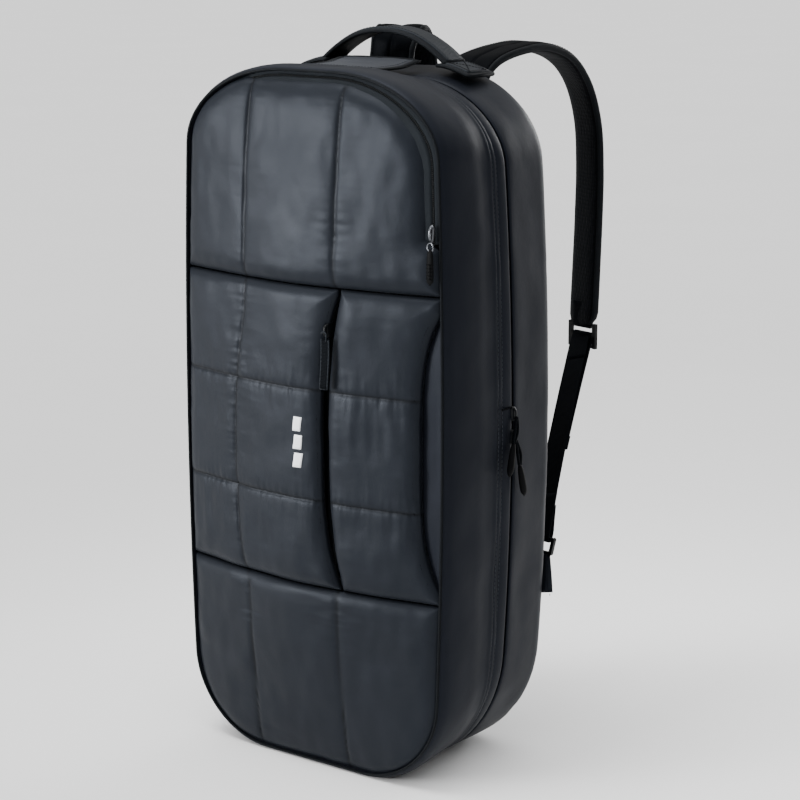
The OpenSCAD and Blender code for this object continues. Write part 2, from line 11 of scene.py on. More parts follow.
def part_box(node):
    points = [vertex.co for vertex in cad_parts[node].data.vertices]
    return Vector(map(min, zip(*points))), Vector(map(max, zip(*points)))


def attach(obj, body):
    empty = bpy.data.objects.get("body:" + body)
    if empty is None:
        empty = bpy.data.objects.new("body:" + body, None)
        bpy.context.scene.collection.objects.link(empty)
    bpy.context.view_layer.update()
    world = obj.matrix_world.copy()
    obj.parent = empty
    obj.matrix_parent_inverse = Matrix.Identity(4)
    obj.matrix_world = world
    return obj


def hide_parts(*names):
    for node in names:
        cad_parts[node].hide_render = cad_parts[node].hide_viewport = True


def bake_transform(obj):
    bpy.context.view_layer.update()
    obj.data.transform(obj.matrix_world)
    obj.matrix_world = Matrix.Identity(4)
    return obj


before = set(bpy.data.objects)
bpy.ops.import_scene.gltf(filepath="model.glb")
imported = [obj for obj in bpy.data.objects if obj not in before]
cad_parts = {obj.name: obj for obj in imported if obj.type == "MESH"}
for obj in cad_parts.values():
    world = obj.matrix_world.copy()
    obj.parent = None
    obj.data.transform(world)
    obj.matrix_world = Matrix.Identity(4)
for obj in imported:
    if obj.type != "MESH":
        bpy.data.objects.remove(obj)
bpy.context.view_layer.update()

## EXERCISE DIRECTIONS:
Write the data out again in full and exactly.

## TASK RESPONSE:
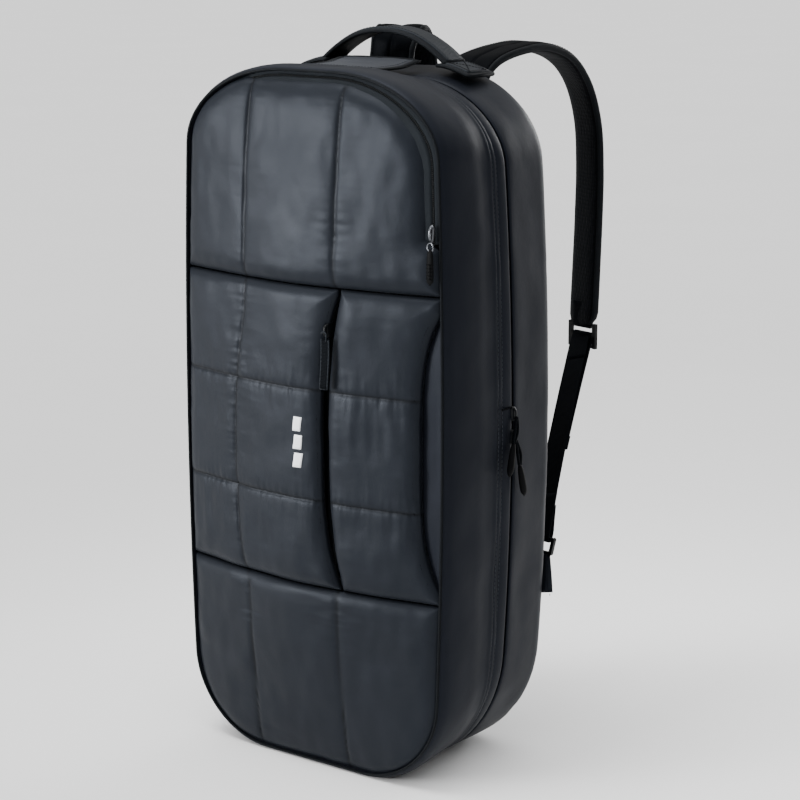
The OpenSCAD and Blender code for this object continues. Write part 2, from line 11 of scene.py on. More parts follow.
def part_box(node):
    points = [vertex.co for vertex in cad_parts[node].data.vertices]
    return Vector(map(min, zip(*points))), Vector(map(max, zip(*points)))


def attach(obj, body):
    empty = bpy.data.objects.get("body:" + body)
    if empty is None:
        empty = bpy.data.objects.new("body:" + body, None)
        bpy.context.scene.collection.objects.link(empty)
    bpy.context.view_layer.update()
    world = obj.matrix_world.copy()
    obj.parent = empty
    obj.matrix_parent_inverse = Matrix.Identity(4)
    obj.matrix_world = world
    return obj


def hide_parts(*names):
    for node in names:
        cad_parts[node].hide_render = cad_parts[node].hide_viewport = True


def bake_transform(obj):
    bpy.context.view_layer.update()
    obj.data.transform(obj.matrix_world)
    obj.matrix_world = Matrix.Identity(4)
    return obj


before = set(bpy.data.objects)
bpy.ops.import_scene.gltf(filepath="model.glb")
imported = [obj for obj in bpy.data.objects if obj not in before]
cad_parts = {obj.name: obj for obj in imported if obj.type == "MESH"}
for obj in cad_parts.values():
    world = obj.matrix_world.copy()
    obj.parent = None
    obj.data.transform(world)
    obj.matrix_world = Matrix.Identity(4)
for obj in imported:
    if obj.type != "MESH":
        bpy.data.objects.remove(obj)
bpy.context.view_layer.update()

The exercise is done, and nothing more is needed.